• [Instruction]:
Print all the entries verbatim.

• [Supplied data]:

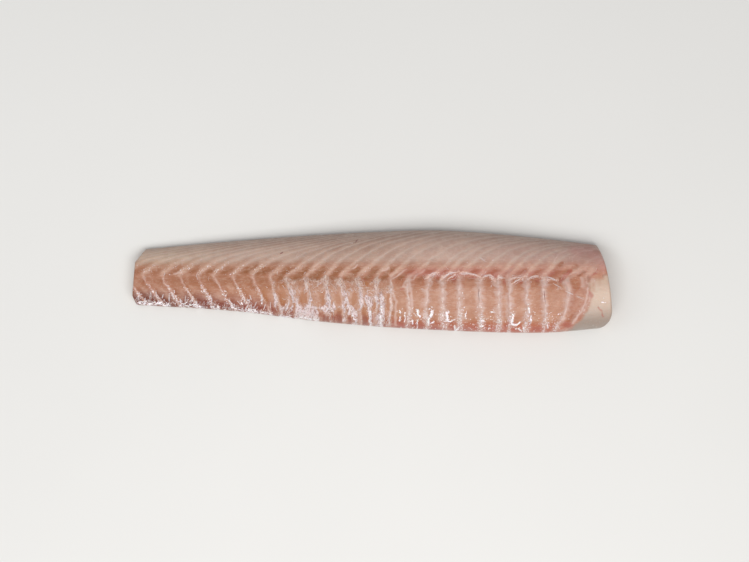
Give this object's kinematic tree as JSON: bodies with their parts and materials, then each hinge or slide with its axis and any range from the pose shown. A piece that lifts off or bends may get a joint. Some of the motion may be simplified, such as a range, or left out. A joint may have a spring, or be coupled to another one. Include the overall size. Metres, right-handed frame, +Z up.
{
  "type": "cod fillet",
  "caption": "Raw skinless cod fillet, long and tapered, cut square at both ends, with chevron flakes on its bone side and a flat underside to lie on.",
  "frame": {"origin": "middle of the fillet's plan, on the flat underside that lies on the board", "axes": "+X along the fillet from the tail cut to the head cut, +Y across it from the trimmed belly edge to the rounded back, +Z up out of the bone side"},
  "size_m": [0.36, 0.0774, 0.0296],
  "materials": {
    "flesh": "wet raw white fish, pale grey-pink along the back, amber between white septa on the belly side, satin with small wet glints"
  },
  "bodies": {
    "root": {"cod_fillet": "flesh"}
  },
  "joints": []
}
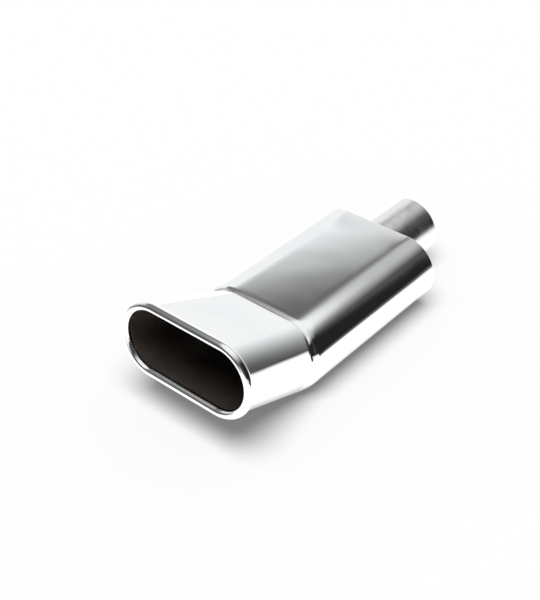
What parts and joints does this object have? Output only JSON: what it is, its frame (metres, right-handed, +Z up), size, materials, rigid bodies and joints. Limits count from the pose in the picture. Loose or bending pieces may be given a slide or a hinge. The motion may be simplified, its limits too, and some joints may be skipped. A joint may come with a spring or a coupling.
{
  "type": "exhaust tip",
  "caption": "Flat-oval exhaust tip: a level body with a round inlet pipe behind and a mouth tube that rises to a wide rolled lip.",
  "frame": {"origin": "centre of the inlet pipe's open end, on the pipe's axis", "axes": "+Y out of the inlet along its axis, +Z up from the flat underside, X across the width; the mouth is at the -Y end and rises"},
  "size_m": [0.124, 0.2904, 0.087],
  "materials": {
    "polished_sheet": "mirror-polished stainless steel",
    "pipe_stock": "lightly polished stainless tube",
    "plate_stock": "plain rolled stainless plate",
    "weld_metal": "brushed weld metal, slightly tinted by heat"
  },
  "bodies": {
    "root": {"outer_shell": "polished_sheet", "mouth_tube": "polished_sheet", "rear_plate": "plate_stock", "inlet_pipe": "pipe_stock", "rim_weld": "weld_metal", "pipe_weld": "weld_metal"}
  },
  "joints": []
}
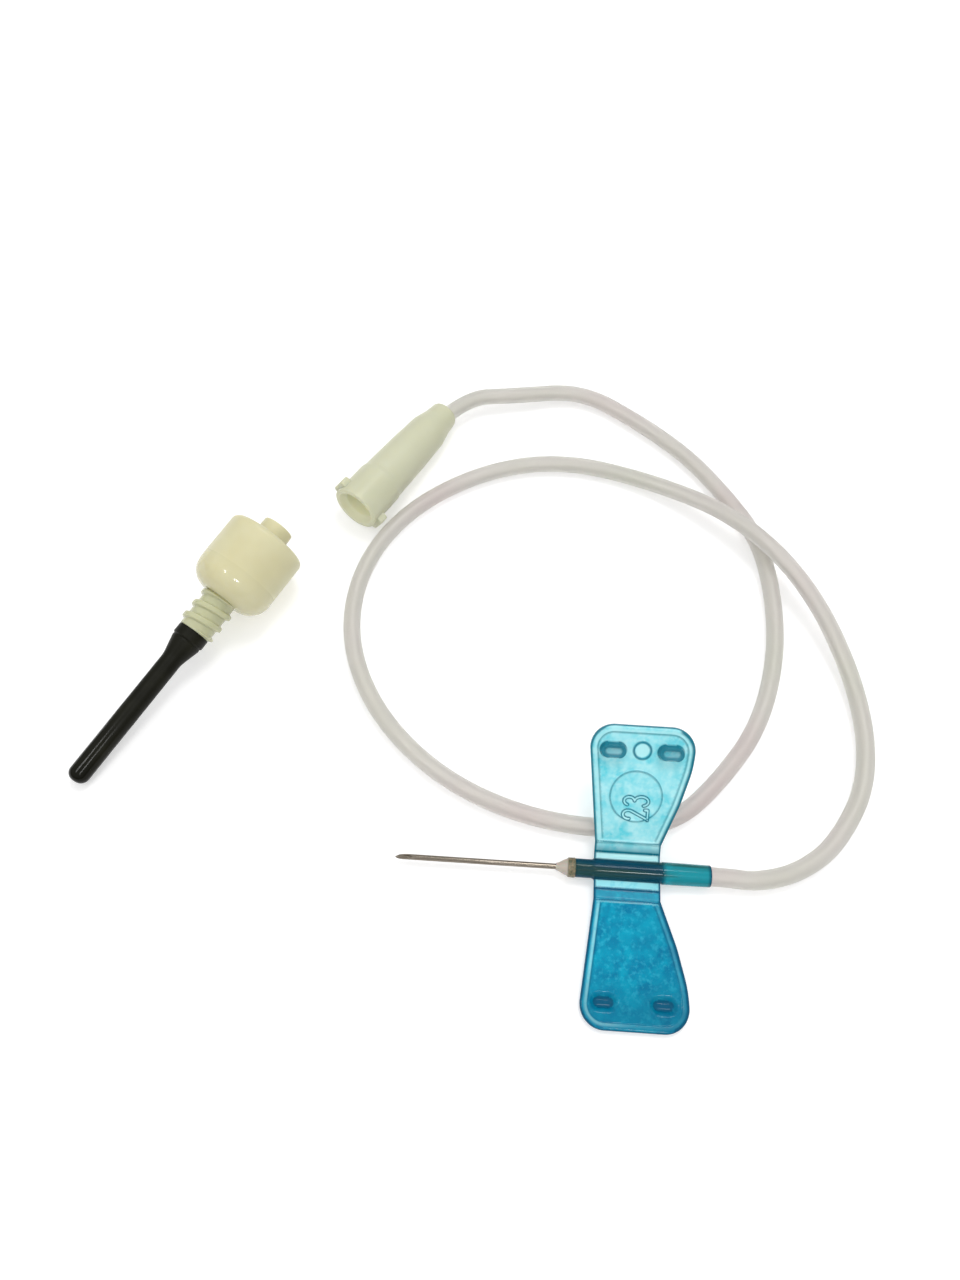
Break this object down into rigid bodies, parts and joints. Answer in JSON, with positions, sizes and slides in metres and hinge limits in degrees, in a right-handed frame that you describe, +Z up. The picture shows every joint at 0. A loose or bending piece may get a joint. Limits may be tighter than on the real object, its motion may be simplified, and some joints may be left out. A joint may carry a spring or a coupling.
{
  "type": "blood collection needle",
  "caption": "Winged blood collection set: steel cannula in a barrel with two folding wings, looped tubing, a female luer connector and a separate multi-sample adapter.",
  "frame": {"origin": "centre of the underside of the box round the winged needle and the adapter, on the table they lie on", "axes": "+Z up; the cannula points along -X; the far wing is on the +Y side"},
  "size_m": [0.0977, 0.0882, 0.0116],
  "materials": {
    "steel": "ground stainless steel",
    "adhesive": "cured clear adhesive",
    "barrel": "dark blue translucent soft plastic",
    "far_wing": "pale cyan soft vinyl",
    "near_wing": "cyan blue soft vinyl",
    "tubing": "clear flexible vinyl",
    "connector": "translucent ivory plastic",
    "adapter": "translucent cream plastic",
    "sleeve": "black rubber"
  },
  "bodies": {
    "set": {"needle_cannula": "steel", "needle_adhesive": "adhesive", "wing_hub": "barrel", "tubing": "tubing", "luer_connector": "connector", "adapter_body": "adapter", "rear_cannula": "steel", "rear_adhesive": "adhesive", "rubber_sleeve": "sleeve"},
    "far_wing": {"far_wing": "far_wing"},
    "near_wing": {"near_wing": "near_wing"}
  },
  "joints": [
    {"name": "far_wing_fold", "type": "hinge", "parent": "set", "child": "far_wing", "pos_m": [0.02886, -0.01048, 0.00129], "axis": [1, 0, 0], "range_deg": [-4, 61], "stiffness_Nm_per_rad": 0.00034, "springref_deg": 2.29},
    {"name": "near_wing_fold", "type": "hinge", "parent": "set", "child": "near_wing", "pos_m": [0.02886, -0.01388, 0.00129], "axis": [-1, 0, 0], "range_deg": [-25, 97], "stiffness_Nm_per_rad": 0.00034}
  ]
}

• [Problem solution]:
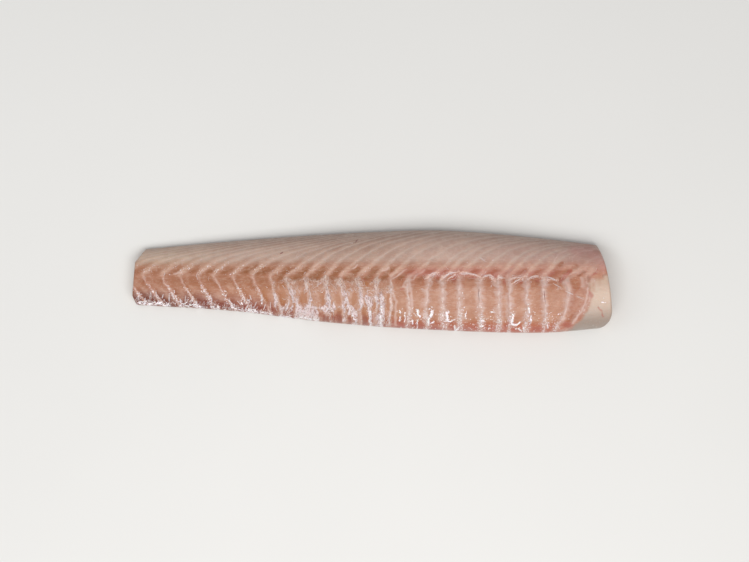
Give this object's kinematic tree as JSON: bodies with their parts and materials, then each hinge or slide with its axis and any range from the pose shown. A piece that lifts off or bends may get a joint. Some of the motion may be simplified, such as a range, or left out. A joint may have a spring, or be coupled to another one. Include the overall size. Metres, right-handed frame, +Z up.
{
  "type": "cod fillet",
  "caption": "Raw skinless cod fillet, long and tapered, cut square at both ends, with chevron flakes on its bone side and a flat underside to lie on.",
  "frame": {"origin": "middle of the fillet's plan, on the flat underside that lies on the board", "axes": "+X along the fillet from the tail cut to the head cut, +Y across it from the trimmed belly edge to the rounded back, +Z up out of the bone side"},
  "size_m": [0.36, 0.0774, 0.0296],
  "materials": {
    "flesh": "wet raw white fish, pale grey-pink along the back, amber between white septa on the belly side, satin with small wet glints"
  },
  "bodies": {
    "root": {"cod_fillet": "flesh"}
  },
  "joints": []
}
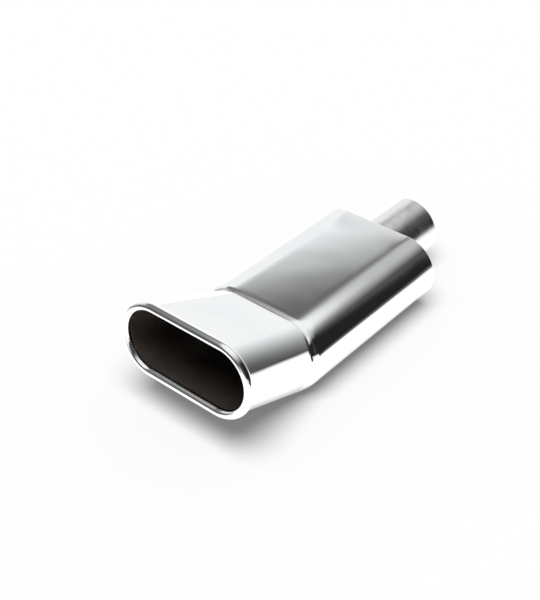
What parts and joints does this object have? Output only JSON: what it is, its frame (metres, right-handed, +Z up), size, materials, rigid bodies and joints. Limits count from the pose in the picture. Loose or bending pieces may be given a slide or a hinge. The motion may be simplified, its limits too, and some joints may be skipped. A joint may come with a spring or a coupling.
{
  "type": "exhaust tip",
  "caption": "Flat-oval exhaust tip: a level body with a round inlet pipe behind and a mouth tube that rises to a wide rolled lip.",
  "frame": {"origin": "centre of the inlet pipe's open end, on the pipe's axis", "axes": "+Y out of the inlet along its axis, +Z up from the flat underside, X across the width; the mouth is at the -Y end and rises"},
  "size_m": [0.124, 0.2904, 0.087],
  "materials": {
    "polished_sheet": "mirror-polished stainless steel",
    "pipe_stock": "lightly polished stainless tube",
    "plate_stock": "plain rolled stainless plate",
    "weld_metal": "brushed weld metal, slightly tinted by heat"
  },
  "bodies": {
    "root": {"outer_shell": "polished_sheet", "mouth_tube": "polished_sheet", "rear_plate": "plate_stock", "inlet_pipe": "pipe_stock", "rim_weld": "weld_metal", "pipe_weld": "weld_metal"}
  },
  "joints": []
}
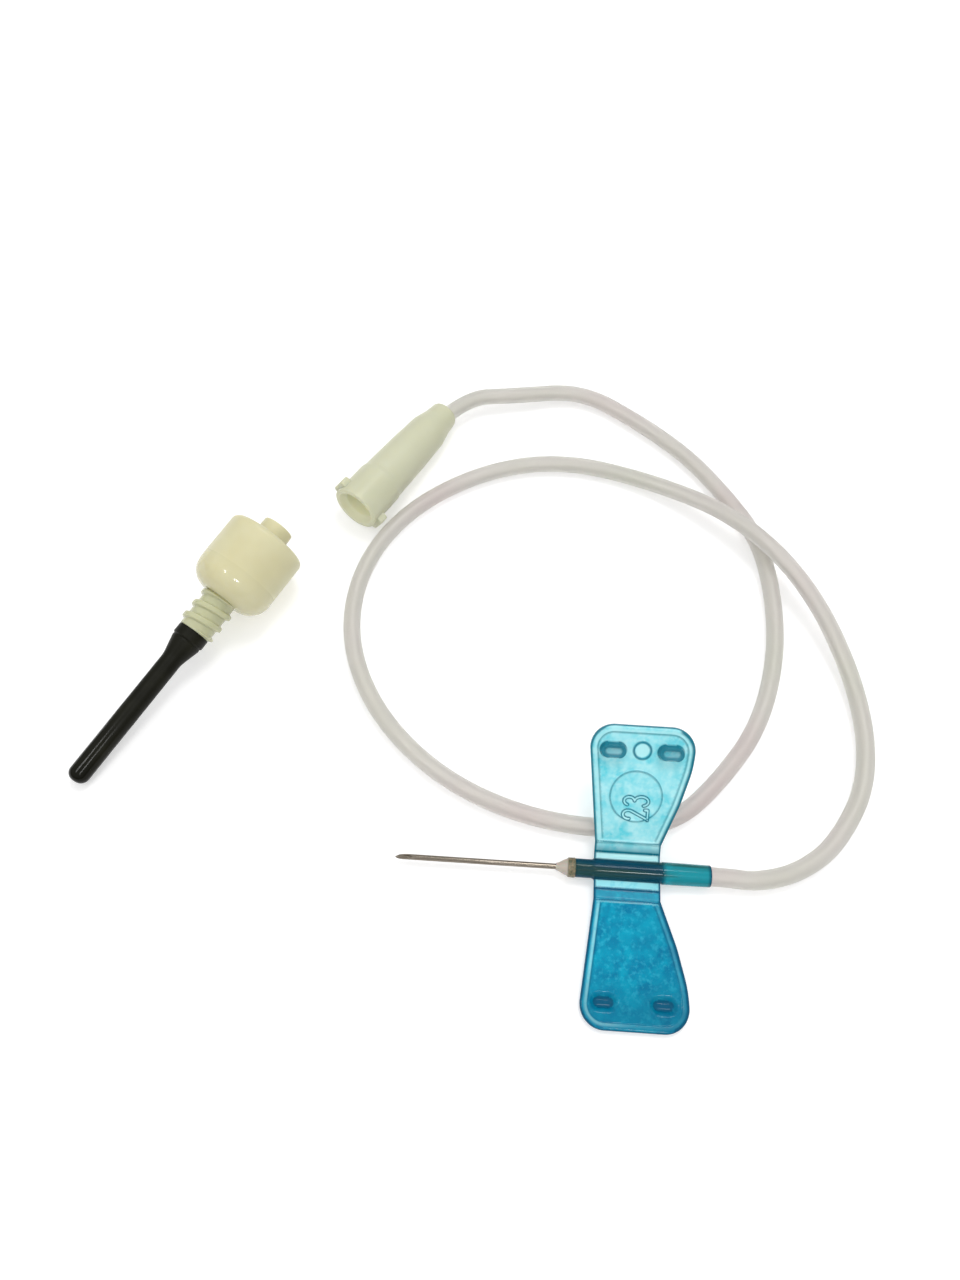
Break this object down into rigid bodies, parts and joints. Answer in JSON, with positions, sizes and slides in metres and hinge limits in degrees, in a right-handed frame that you describe, +Z up. The picture shows every joint at 0. A loose or bending piece may get a joint. Limits may be tighter than on the real object, its motion may be simplified, and some joints may be left out. A joint may carry a spring or a coupling.
{
  "type": "blood collection needle",
  "caption": "Winged blood collection set: steel cannula in a barrel with two folding wings, looped tubing, a female luer connector and a separate multi-sample adapter.",
  "frame": {"origin": "centre of the underside of the box round the winged needle and the adapter, on the table they lie on", "axes": "+Z up; the cannula points along -X; the far wing is on the +Y side"},
  "size_m": [0.0977, 0.0882, 0.0116],
  "materials": {
    "steel": "ground stainless steel",
    "adhesive": "cured clear adhesive",
    "barrel": "dark blue translucent soft plastic",
    "far_wing": "pale cyan soft vinyl",
    "near_wing": "cyan blue soft vinyl",
    "tubing": "clear flexible vinyl",
    "connector": "translucent ivory plastic",
    "adapter": "translucent cream plastic",
    "sleeve": "black rubber"
  },
  "bodies": {
    "set": {"needle_cannula": "steel", "needle_adhesive": "adhesive", "wing_hub": "barrel", "tubing": "tubing", "luer_connector": "connector", "adapter_body": "adapter", "rear_cannula": "steel", "rear_adhesive": "adhesive", "rubber_sleeve": "sleeve"},
    "far_wing": {"far_wing": "far_wing"},
    "near_wing": {"near_wing": "near_wing"}
  },
  "joints": [
    {"name": "far_wing_fold", "type": "hinge", "parent": "set", "child": "far_wing", "pos_m": [0.02886, -0.01048, 0.00129], "axis": [1, 0, 0], "range_deg": [-4, 61], "stiffness_Nm_per_rad": 0.00034, "springref_deg": 2.29},
    {"name": "near_wing_fold", "type": "hinge", "parent": "set", "child": "near_wing", "pos_m": [0.02886, -0.01388, 0.00129], "axis": [-1, 0, 0], "range_deg": [-25, 97], "stiffness_Nm_per_rad": 0.00034}
  ]
}